**Required work**
Write out the material below again, unchanged.

**Data excerpt**

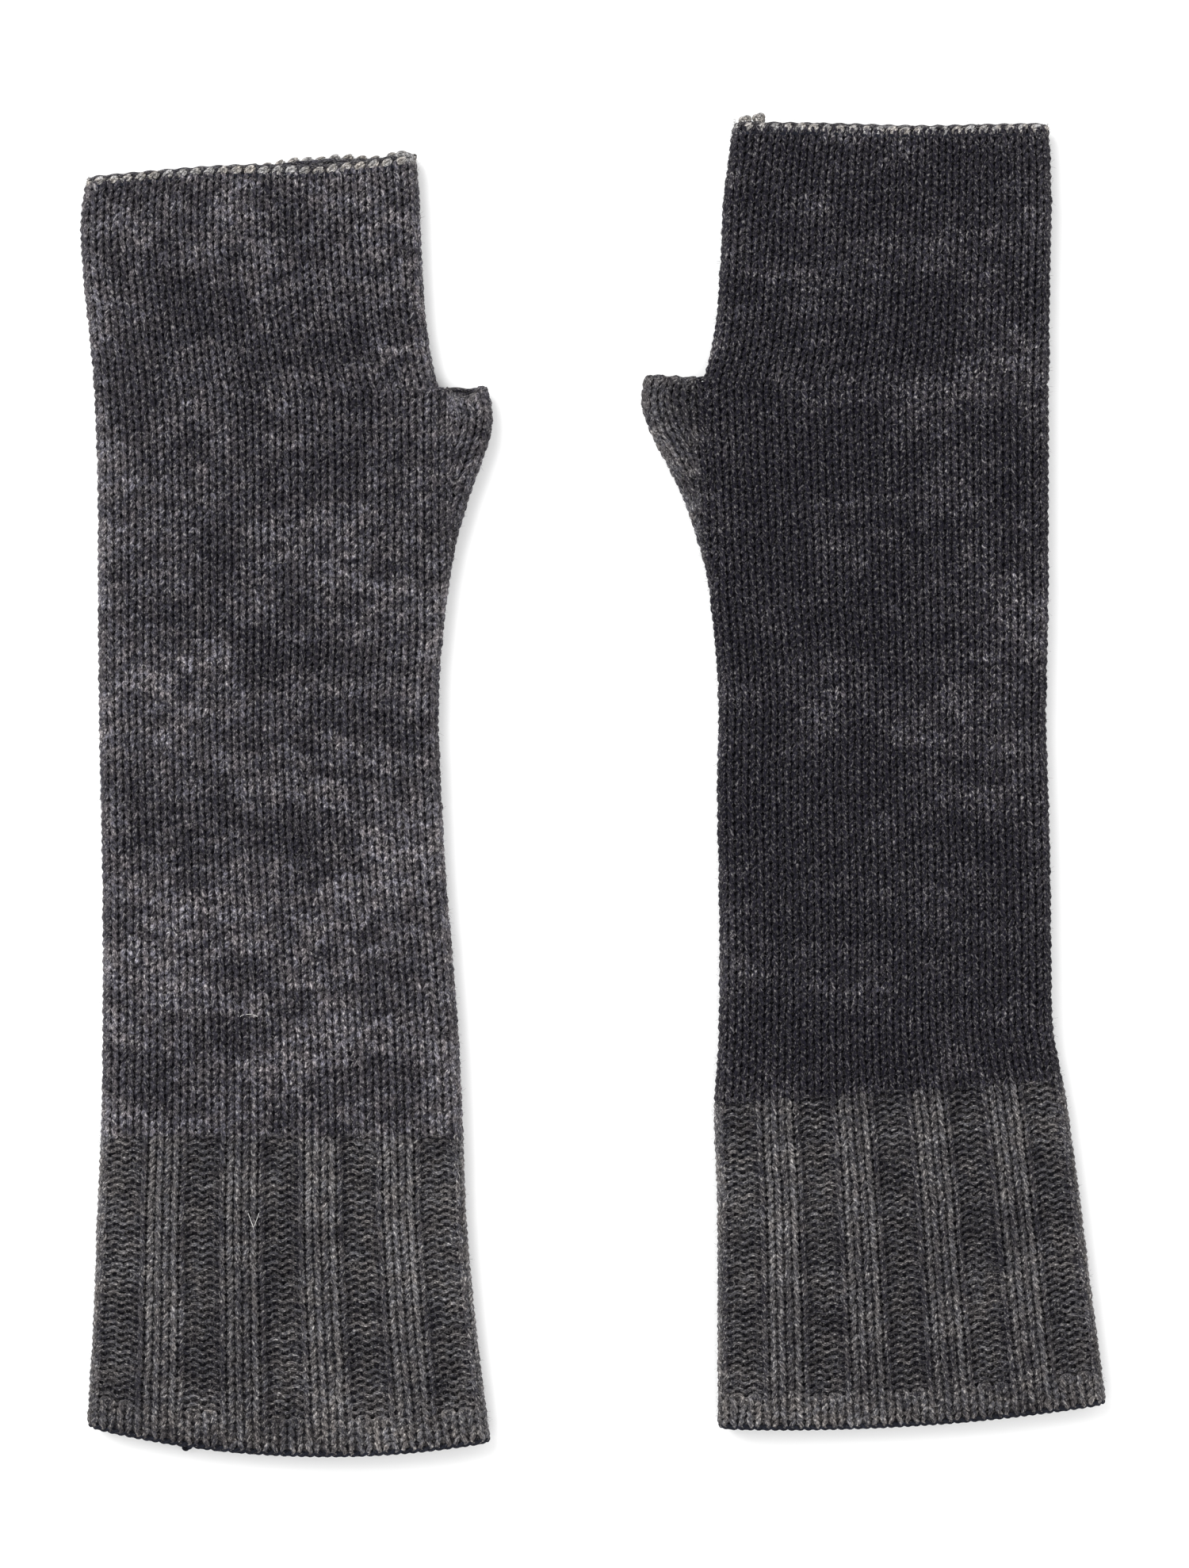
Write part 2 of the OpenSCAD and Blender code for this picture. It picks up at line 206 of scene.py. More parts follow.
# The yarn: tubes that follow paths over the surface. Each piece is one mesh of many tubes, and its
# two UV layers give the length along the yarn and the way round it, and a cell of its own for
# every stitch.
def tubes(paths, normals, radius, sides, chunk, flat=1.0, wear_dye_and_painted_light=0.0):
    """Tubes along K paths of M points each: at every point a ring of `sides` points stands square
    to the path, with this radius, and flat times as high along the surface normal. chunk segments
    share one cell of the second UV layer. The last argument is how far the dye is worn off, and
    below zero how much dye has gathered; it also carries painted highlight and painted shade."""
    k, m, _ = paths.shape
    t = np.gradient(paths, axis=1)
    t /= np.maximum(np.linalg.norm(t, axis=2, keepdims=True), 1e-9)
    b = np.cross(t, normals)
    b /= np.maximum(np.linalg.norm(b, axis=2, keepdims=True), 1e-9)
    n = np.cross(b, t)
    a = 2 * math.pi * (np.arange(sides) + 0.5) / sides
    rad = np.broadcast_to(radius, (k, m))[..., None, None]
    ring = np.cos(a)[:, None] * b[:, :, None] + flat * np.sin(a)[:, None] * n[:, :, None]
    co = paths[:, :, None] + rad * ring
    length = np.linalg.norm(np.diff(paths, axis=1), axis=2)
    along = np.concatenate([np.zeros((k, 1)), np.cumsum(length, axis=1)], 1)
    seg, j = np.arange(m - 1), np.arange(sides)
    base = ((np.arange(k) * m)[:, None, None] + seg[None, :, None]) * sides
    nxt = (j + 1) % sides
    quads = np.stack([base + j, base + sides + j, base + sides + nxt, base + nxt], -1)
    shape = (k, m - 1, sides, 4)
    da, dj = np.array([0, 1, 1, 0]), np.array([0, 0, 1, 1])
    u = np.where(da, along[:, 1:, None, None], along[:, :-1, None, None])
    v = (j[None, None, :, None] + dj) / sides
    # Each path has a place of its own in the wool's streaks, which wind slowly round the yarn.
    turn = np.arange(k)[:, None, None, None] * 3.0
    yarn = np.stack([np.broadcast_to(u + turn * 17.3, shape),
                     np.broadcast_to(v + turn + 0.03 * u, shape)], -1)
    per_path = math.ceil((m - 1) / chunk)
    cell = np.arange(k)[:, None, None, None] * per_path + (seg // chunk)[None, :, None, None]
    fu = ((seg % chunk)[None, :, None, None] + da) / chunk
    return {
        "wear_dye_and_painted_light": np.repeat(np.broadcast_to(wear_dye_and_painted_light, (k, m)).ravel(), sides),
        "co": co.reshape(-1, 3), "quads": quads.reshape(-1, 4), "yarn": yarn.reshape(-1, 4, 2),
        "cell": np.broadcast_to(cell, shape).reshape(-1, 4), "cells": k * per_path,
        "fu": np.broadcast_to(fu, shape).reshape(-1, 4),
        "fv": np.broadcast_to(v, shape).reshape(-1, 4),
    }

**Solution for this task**
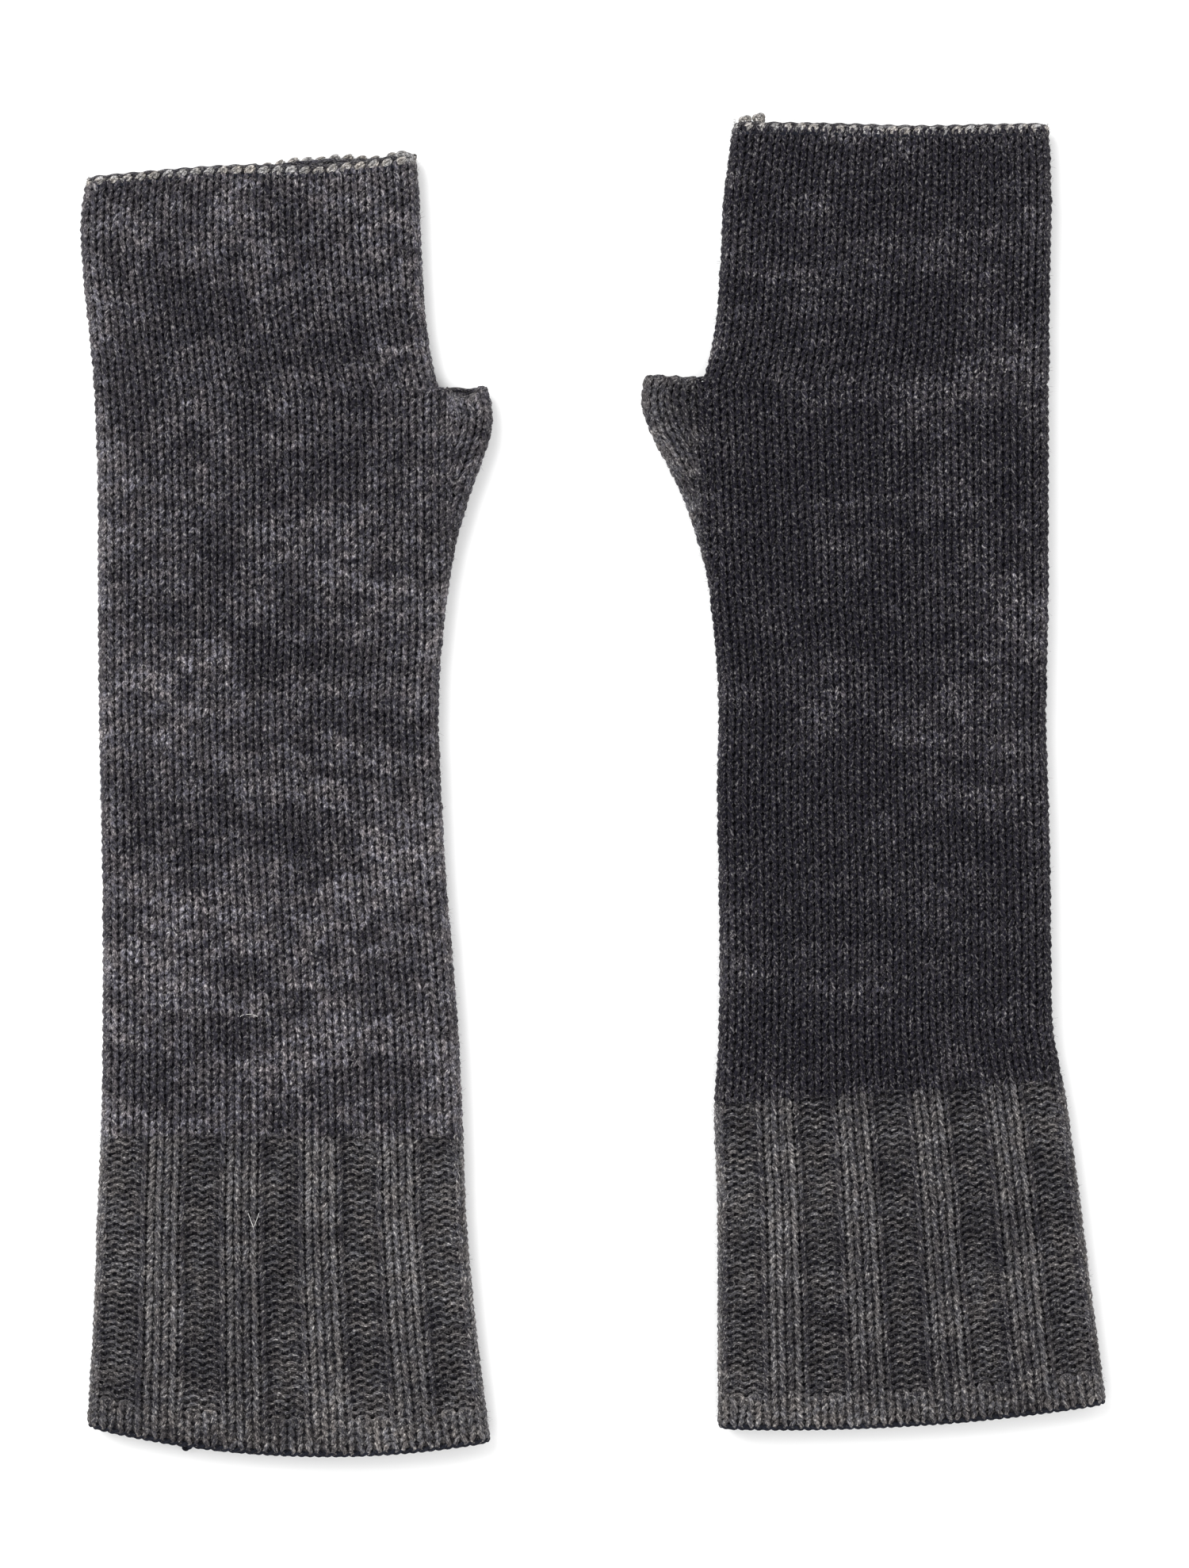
Write part 2 of the OpenSCAD and Blender code for this picture. It picks up at line 206 of scene.py. More parts follow.
# The yarn: tubes that follow paths over the surface. Each piece is one mesh of many tubes, and its
# two UV layers give the length along the yarn and the way round it, and a cell of its own for
# every stitch.
def tubes(paths, normals, radius, sides, chunk, flat=1.0, wear_dye_and_painted_light=0.0):
    """Tubes along K paths of M points each: at every point a ring of `sides` points stands square
    to the path, with this radius, and flat times as high along the surface normal. chunk segments
    share one cell of the second UV layer. The last argument is how far the dye is worn off, and
    below zero how much dye has gathered; it also carries painted highlight and painted shade."""
    k, m, _ = paths.shape
    t = np.gradient(paths, axis=1)
    t /= np.maximum(np.linalg.norm(t, axis=2, keepdims=True), 1e-9)
    b = np.cross(t, normals)
    b /= np.maximum(np.linalg.norm(b, axis=2, keepdims=True), 1e-9)
    n = np.cross(b, t)
    a = 2 * math.pi * (np.arange(sides) + 0.5) / sides
    rad = np.broadcast_to(radius, (k, m))[..., None, None]
    ring = np.cos(a)[:, None] * b[:, :, None] + flat * np.sin(a)[:, None] * n[:, :, None]
    co = paths[:, :, None] + rad * ring
    length = np.linalg.norm(np.diff(paths, axis=1), axis=2)
    along = np.concatenate([np.zeros((k, 1)), np.cumsum(length, axis=1)], 1)
    seg, j = np.arange(m - 1), np.arange(sides)
    base = ((np.arange(k) * m)[:, None, None] + seg[None, :, None]) * sides
    nxt = (j + 1) % sides
    quads = np.stack([base + j, base + sides + j, base + sides + nxt, base + nxt], -1)
    shape = (k, m - 1, sides, 4)
    da, dj = np.array([0, 1, 1, 0]), np.array([0, 0, 1, 1])
    u = np.where(da, along[:, 1:, None, None], along[:, :-1, None, None])
    v = (j[None, None, :, None] + dj) / sides
    # Each path has a place of its own in the wool's streaks, which wind slowly round the yarn.
    turn = np.arange(k)[:, None, None, None] * 3.0
    yarn = np.stack([np.broadcast_to(u + turn * 17.3, shape),
                     np.broadcast_to(v + turn + 0.03 * u, shape)], -1)
    per_path = math.ceil((m - 1) / chunk)
    cell = np.arange(k)[:, None, None, None] * per_path + (seg // chunk)[None, :, None, None]
    fu = ((seg % chunk)[None, :, None, None] + da) / chunk
    return {
        "wear_dye_and_painted_light": np.repeat(np.broadcast_to(wear_dye_and_painted_light, (k, m)).ravel(), sides),
        "co": co.reshape(-1, 3), "quads": quads.reshape(-1, 4), "yarn": yarn.reshape(-1, 4, 2),
        "cell": np.broadcast_to(cell, shape).reshape(-1, 4), "cells": k * per_path,
        "fu": np.broadcast_to(fu, shape).reshape(-1, 4),
        "fv": np.broadcast_to(v, shape).reshape(-1, 4),
    }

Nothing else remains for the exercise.